U.S. President Donald Trump walked back within a day his plan to impose a toll equal to 20% of the value of cargo loaded on civilian ships transiting the Strait of Hormuz, but concern is growing in the shipping industry that the controversy could spur other countries to try to monetize international straits.

U.S. President Donald Trump /Courtesy of UPI=Yonhap

Trump said on the 13th (local time) that the United States would levy a toll in return for the U.S. military protecting merchant ships passing through the Strait of Hormuz. But after a wave of criticism from the international community, he effectively reversed course the next day, announcing, "As a result of very productive conversations with Middle Eastern leaders, we have decided to replace the U.S. 20% compensation fee with trade and investment agreements concluded with Gulf countries."

On the 14th, Bloomberg News reported, "The prospect of imposing a toll in the Strait of Hormuz is again highlighting how vulnerable the global supply chain is to a handful of strategic maritime chokepoints," adding, "There is also growing concern that such a move could set a precedent that changes the way international straits are managed." The point is that Trump's remarks themselves could shake the operating principles of the world's major straits.

On the same day, the New York Times (NYT) also said, "Trump's reversal shows how far the debate over the Strait of Hormuz, a key maritime corridor in the Middle East, has strayed from established international shipping practices," and added, "As U.S.-Iran tensions again edge toward a war footing, corporations doing business in the region are facing great uncertainty."

International law guarantees the right of transit passage in straits used for international navigation and bars coastal states from charging tolls merely for exercising that right. The Strait of Hormuz, too, was an international route where ships traveled freely without additional expense until war broke out with Iran.

However, international law does allow charges for "specific services provided to ships." Trump's claim to collect a toll in return for U.S. military escorts is seen as grounded in this logic.

Although the toll plan was withdrawn, the very fact that the United States, which has emphasized freedom of navigation in the Strait of Hormuz, changed its stance is fueling industry anxiety. The Malacca Strait, which connects the Indian and Pacific oceans, and the Turkish Straits, the only natural maritime passage linking the Black Sea and the Mediterranean, are also cited as areas where similar disputes could erupt if geopolitical conflicts arise.
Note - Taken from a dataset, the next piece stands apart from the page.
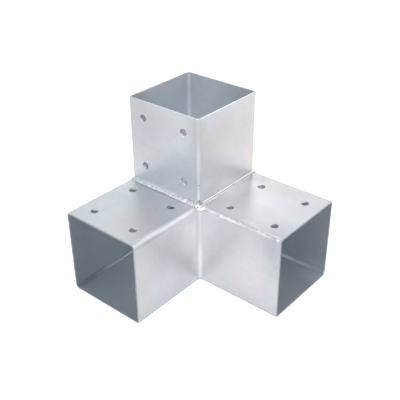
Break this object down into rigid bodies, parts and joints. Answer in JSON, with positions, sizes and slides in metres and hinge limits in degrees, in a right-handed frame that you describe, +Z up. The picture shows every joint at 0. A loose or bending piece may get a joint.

Jakob Larsen, head of safety and security at the Baltic and International Maritime Council (BIMCO), the world's largest shipowners' association, noted that Trump's idea could increase the likelihood that other countries bordering straits will move to seek revenue from international sea lanes. He said, "The more statements that undermine international norms are repeated, the weaker those norms themselves will inevitably become."

Lasse Kristoffersen, chief executive officer (CEO) of Norway-based car shipping and logistics company Wallenius Wilhelmsen, also said, "If the principle of freedom of navigation is violated even once, other countries may be tempted to try the same," adding, "This is precisely why we value this principle above all."

Indeed, immediately after Trump's toll remarks, Iran used them to justify its own toll argument. Iranian Foreign Minister Abbas Araghchi said on social media (SNS), "The U.S. president is absolutely right. Whoever ensures the safe passage of merchant ships in the Strait of Hormuz should be compensated for that service," adding, "Of course, 20% is excessive. We will be fair."

It remains unclear when the uncertainty facing corporations using the Strait of Hormuz will be resolved. Trump said he would guarantee safe navigation for ships from Gulf countries that invest in the United States, which, conversely, can be read as leaving open the possibility of imposing expense in the future on ships from countries that do not invest. CEO Kristoffersen said, "The very fact that the situation keeps changing makes it hard to decide whether trade can return to normal."